Set exercise = Each line below should be quoted exactly, please.

Supplied data =
++++++++++
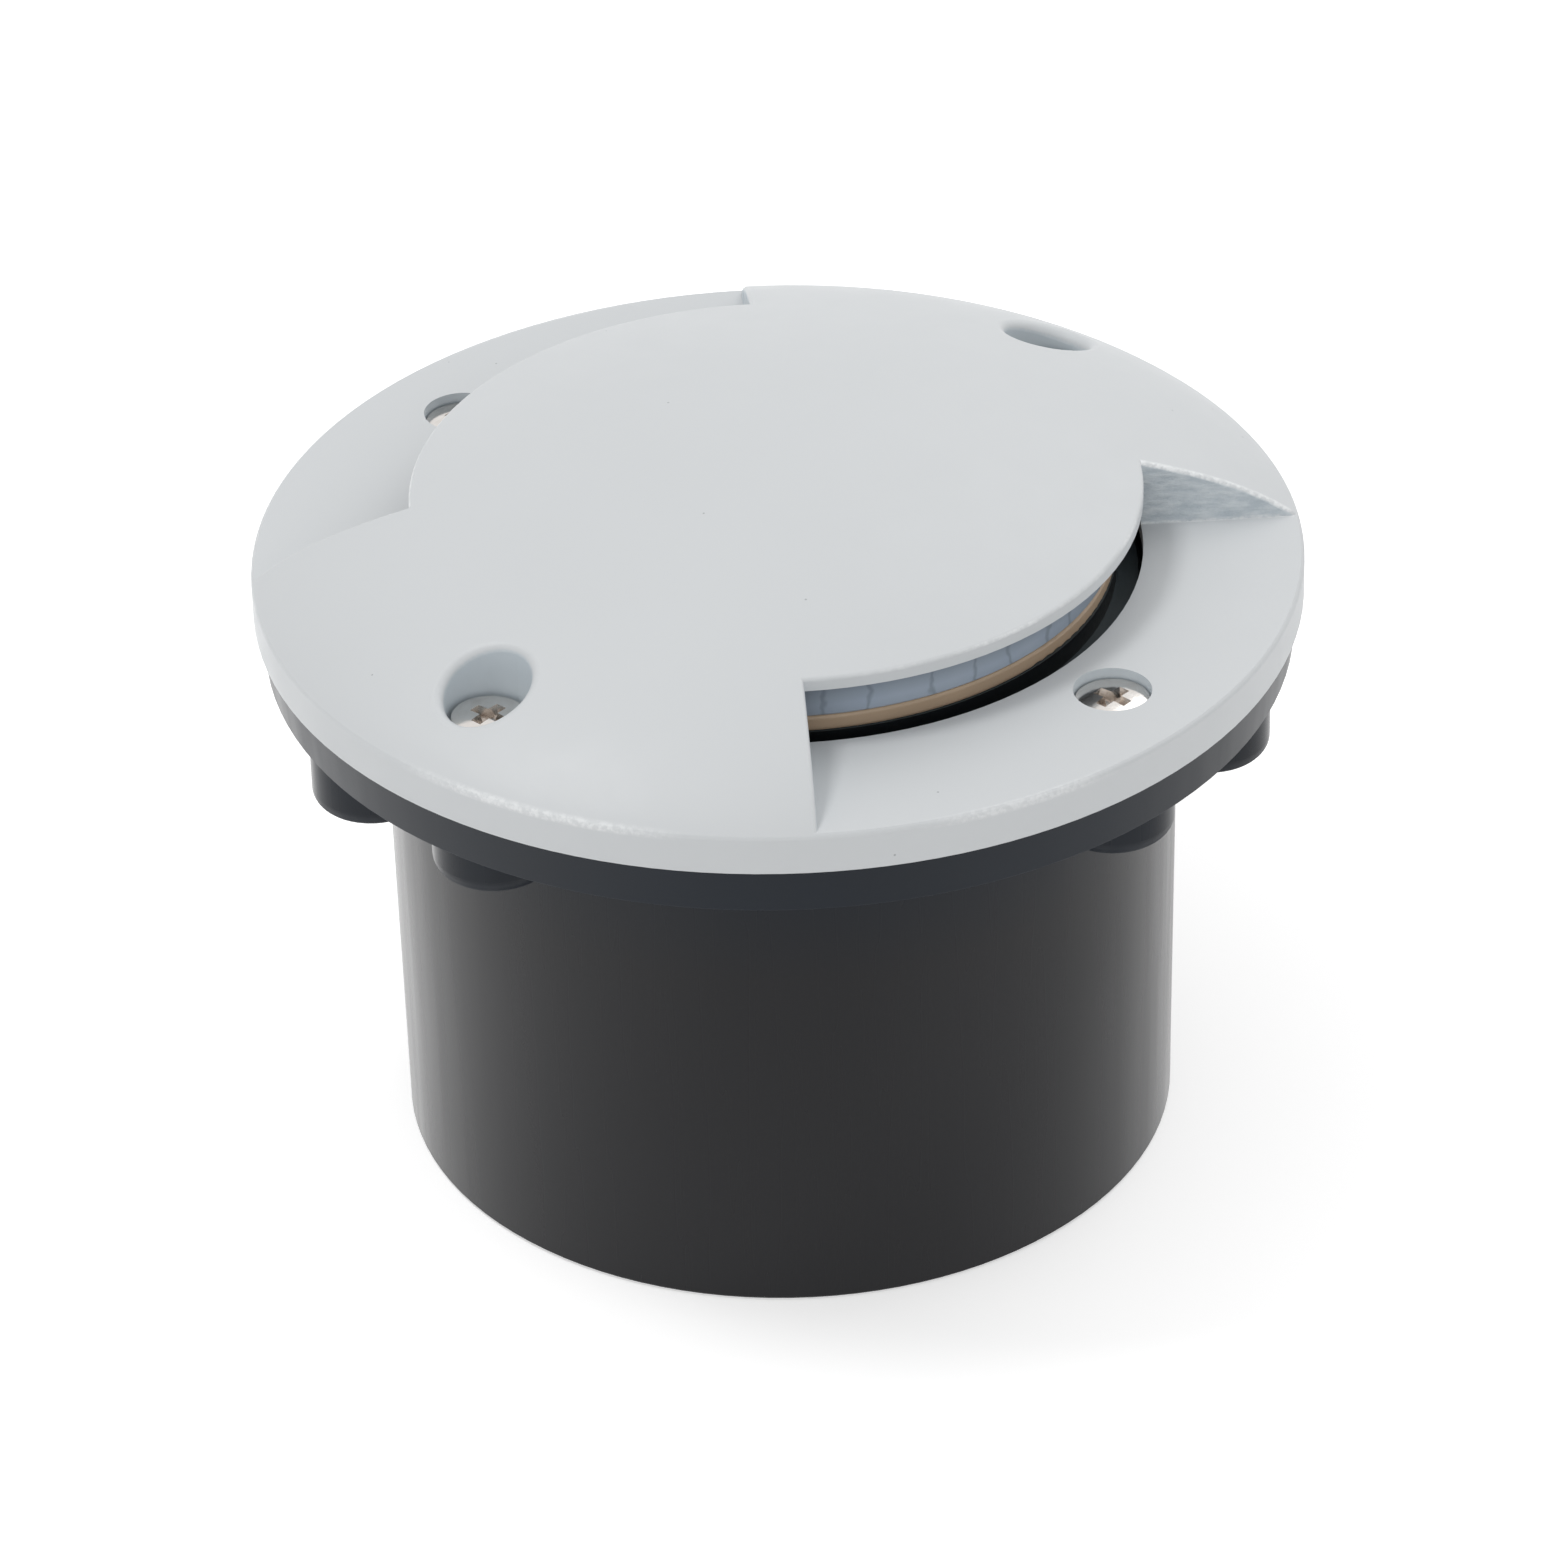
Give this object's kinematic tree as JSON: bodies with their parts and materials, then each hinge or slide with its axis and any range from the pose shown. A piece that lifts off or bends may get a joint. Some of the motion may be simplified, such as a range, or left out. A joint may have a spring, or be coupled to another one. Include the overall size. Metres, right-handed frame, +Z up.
{
  "type": "in ground well light",
  "caption": "Round in ground well light: domed cover with opposite side windows, screwed to a flanged plastic sleeve that holds a sealed lamp unit.",
  "frame": {"origin": "centre of the mounting sleeve's foot, on its axis, where the light rests", "axes": "+Z up along the axis; the two light windows face -Y and +Y, the two deep screw pockets lie on -X and +X"},
  "size_m": [0.15, 0.15, 0.1101],
  "materials": {
    "cover_paint": "satin light grey powder coat on a die casting",
    "stainless": "bright stainless steel",
    "sleeve_plastic": "charcoal moulded plastic, satin",
    "brass": "machined brass",
    "black_rubber": "black rubber",
    "black_casting": "black coated die casting",
    "clear_glass": "clear tempered glass",
    "tan_silicone": "tan silicone",
    "black_ring": "black coated ring",
    "reflector_metal": "faceted bright reflector",
    "board_white": "white coating on an aluminium board",
    "emitter_ceramic": "white ceramic",
    "phosphor": "yellow phosphor in silicone",
    "grey_pad": "grey thermal pad",
    "lead_red": "red insulated wire",
    "lead_black": "black insulated wire",
    "board_green": "green circuit board",
    "transformer_tape": "yellow tape over a core",
    "capacitor_sleeve": "dark shrink sleeve",
    "terminal_plastic": "green plastic",
    "gland_plastic": "black nylon"
  },
  "bodies": {
    "sleeve": {"mounting_sleeve": "sleeve_plastic", "cover_screw_inserts": "brass", "module_screw_inserts": "brass", "flange_gasket": "black_rubber"},
    "module": {"lamp_body": "black_casting", "module_screws": "stainless", "lens": "clear_glass", "lens_gasket": "tan_silicone", "lens_ring": "black_ring", "ring_seal": "black_rubber", "lens_ring_screws": "stainless", "reflector": "reflector_metal", "led_board": "board_white", "led_emitter": "emitter_ceramic", "led_phosphor": "phosphor", "led_board_screws": "stainless", "thermal_pad": "grey_pad", "wire_grommet": "black_rubber", "led_lead_positive": "lead_red", "led_lead_negative": "lead_black", "driver_board": "board_green", "driver_screws": "stainless", "driver_transformer": "transformer_tape", "driver_capacitors": "capacitor_sleeve", "terminal_block": "terminal_plastic", "terminal_screws": "stainless", "base_cap": "black_casting", "base_seal": "black_rubber", "base_cap_screws": "stainless", "gland_body": "gland_plastic", "gland_washer": "black_rubber", "gland_seal": "black_rubber", "gland_nut": "gland_plastic"},
    "cover": {"cover": "cover_paint"},
    "cover_screws": {"cover_screws": "stainless"}
  },
  "joints": [
    {"name": "module_out", "type": "slide", "parent": "sleeve", "child": "module", "axis": [0, 0, 1], "range_m": [0, 0.09]},
    {"name": "cover_off", "type": "slide", "parent": "module", "child": "cover", "axis": [0, 0, 1], "range_m": [0, 0.05]},
    {"name": "cover_screws_out", "type": "slide", "parent": "cover", "child": "cover_screws", "axis": [0, 0, 1], "range_m": [0, 0.02]}
  ]
}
++++++++++
Result of this task =
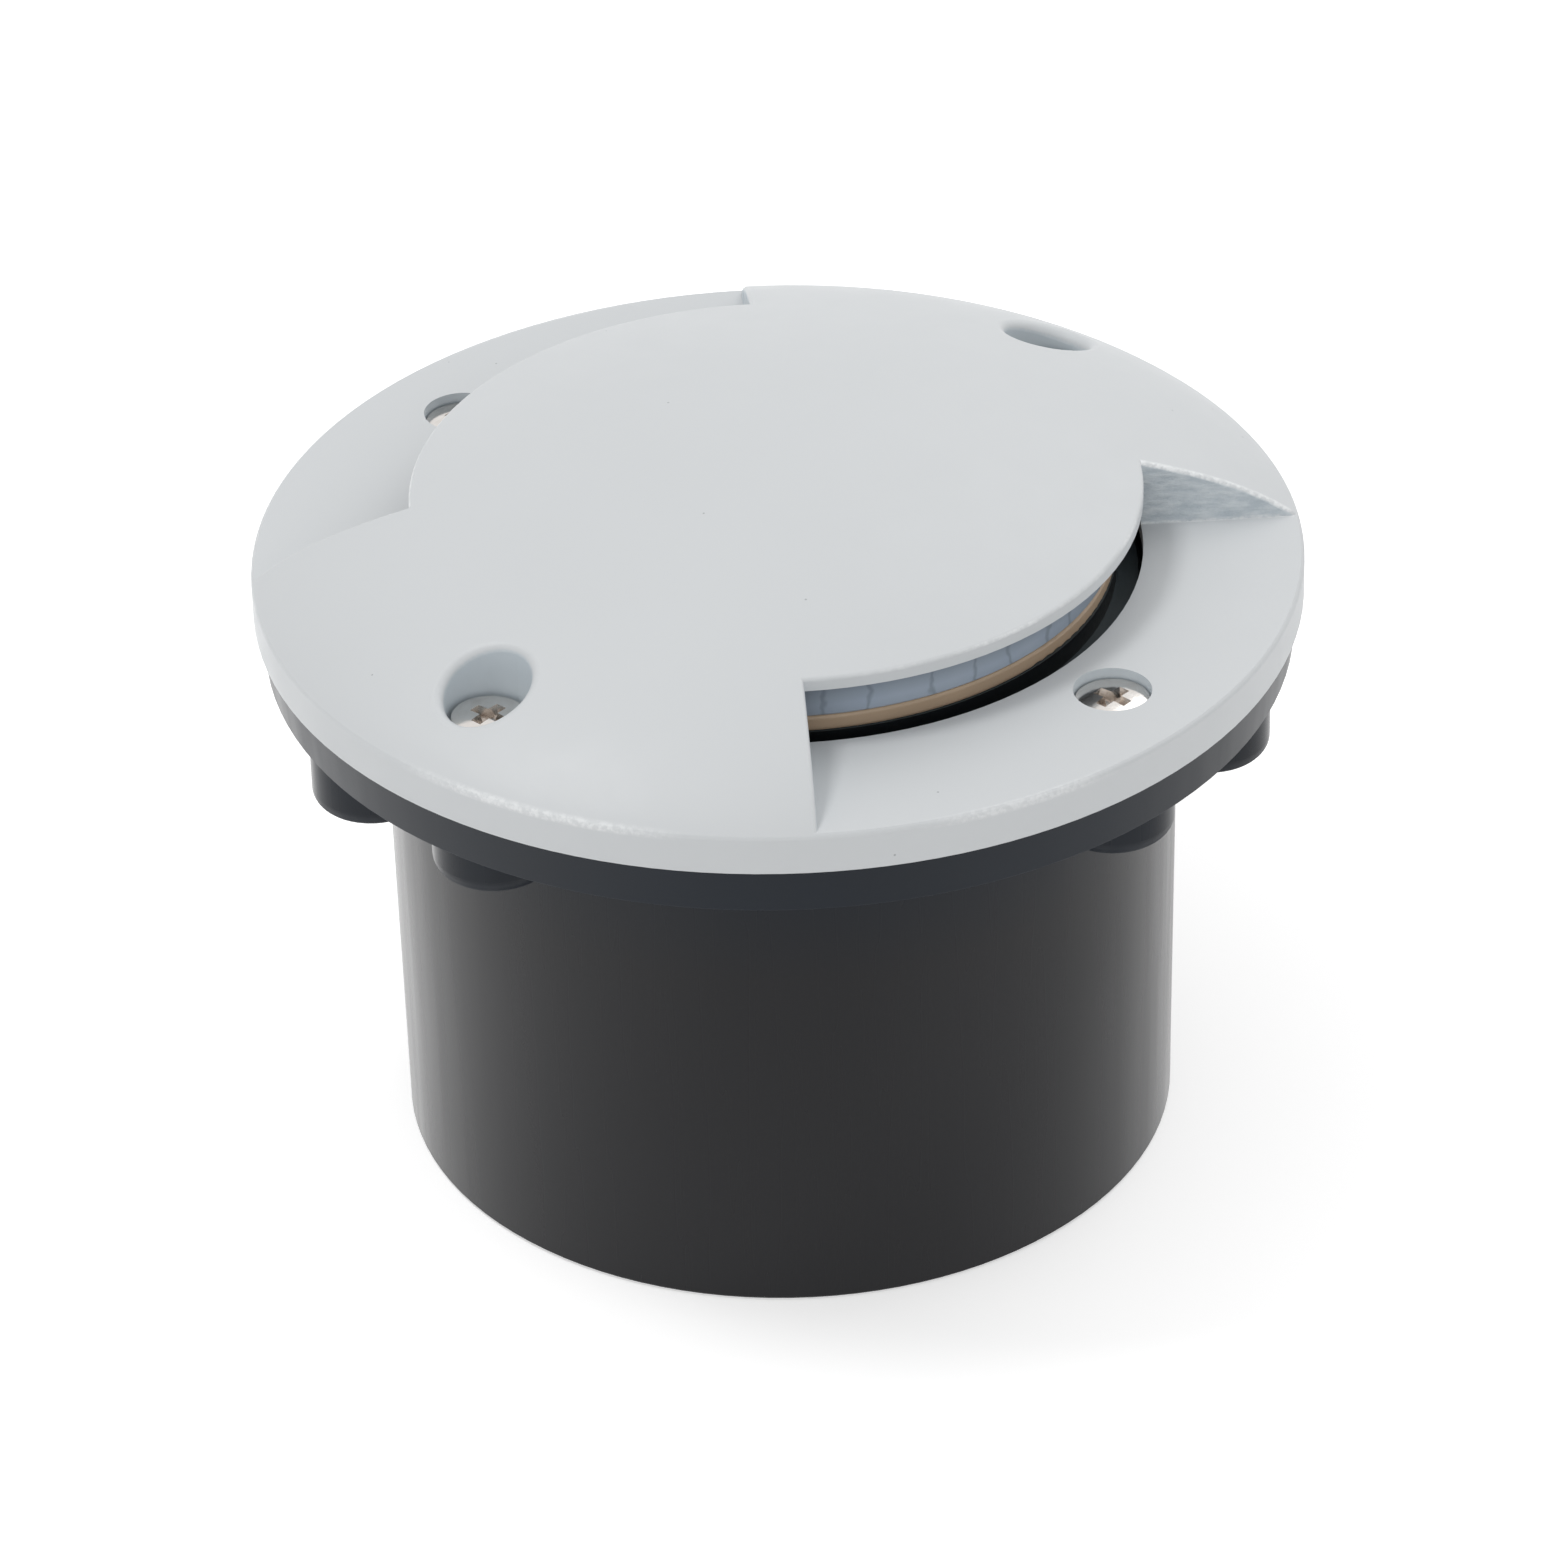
Give this object's kinematic tree as JSON: bodies with their parts and materials, then each hinge or slide with its axis and any range from the pose shown. A piece that lifts off or bends may get a joint. Some of the motion may be simplified, such as a range, or left out. A joint may have a spring, or be coupled to another one. Include the overall size. Metres, right-handed frame, +Z up.
{
  "type": "in ground well light",
  "caption": "Round in ground well light: domed cover with opposite side windows, screwed to a flanged plastic sleeve that holds a sealed lamp unit.",
  "frame": {"origin": "centre of the mounting sleeve's foot, on its axis, where the light rests", "axes": "+Z up along the axis; the two light windows face -Y and +Y, the two deep screw pockets lie on -X and +X"},
  "size_m": [0.15, 0.15, 0.1101],
  "materials": {
    "cover_paint": "satin light grey powder coat on a die casting",
    "stainless": "bright stainless steel",
    "sleeve_plastic": "charcoal moulded plastic, satin",
    "brass": "machined brass",
    "black_rubber": "black rubber",
    "black_casting": "black coated die casting",
    "clear_glass": "clear tempered glass",
    "tan_silicone": "tan silicone",
    "black_ring": "black coated ring",
    "reflector_metal": "faceted bright reflector",
    "board_white": "white coating on an aluminium board",
    "emitter_ceramic": "white ceramic",
    "phosphor": "yellow phosphor in silicone",
    "grey_pad": "grey thermal pad",
    "lead_red": "red insulated wire",
    "lead_black": "black insulated wire",
    "board_green": "green circuit board",
    "transformer_tape": "yellow tape over a core",
    "capacitor_sleeve": "dark shrink sleeve",
    "terminal_plastic": "green plastic",
    "gland_plastic": "black nylon"
  },
  "bodies": {
    "sleeve": {"mounting_sleeve": "sleeve_plastic", "cover_screw_inserts": "brass", "module_screw_inserts": "brass", "flange_gasket": "black_rubber"},
    "module": {"lamp_body": "black_casting", "module_screws": "stainless", "lens": "clear_glass", "lens_gasket": "tan_silicone", "lens_ring": "black_ring", "ring_seal": "black_rubber", "lens_ring_screws": "stainless", "reflector": "reflector_metal", "led_board": "board_white", "led_emitter": "emitter_ceramic", "led_phosphor": "phosphor", "led_board_screws": "stainless", "thermal_pad": "grey_pad", "wire_grommet": "black_rubber", "led_lead_positive": "lead_red", "led_lead_negative": "lead_black", "driver_board": "board_green", "driver_screws": "stainless", "driver_transformer": "transformer_tape", "driver_capacitors": "capacitor_sleeve", "terminal_block": "terminal_plastic", "terminal_screws": "stainless", "base_cap": "black_casting", "base_seal": "black_rubber", "base_cap_screws": "stainless", "gland_body": "gland_plastic", "gland_washer": "black_rubber", "gland_seal": "black_rubber", "gland_nut": "gland_plastic"},
    "cover": {"cover": "cover_paint"},
    "cover_screws": {"cover_screws": "stainless"}
  },
  "joints": [
    {"name": "module_out", "type": "slide", "parent": "sleeve", "child": "module", "axis": [0, 0, 1], "range_m": [0, 0.09]},
    {"name": "cover_off", "type": "slide", "parent": "module", "child": "cover", "axis": [0, 0, 1], "range_m": [0, 0.05]},
    {"name": "cover_screws_out", "type": "slide", "parent": "cover", "child": "cover_screws", "axis": [0, 0, 1], "range_m": [0, 0.02]}
  ]
}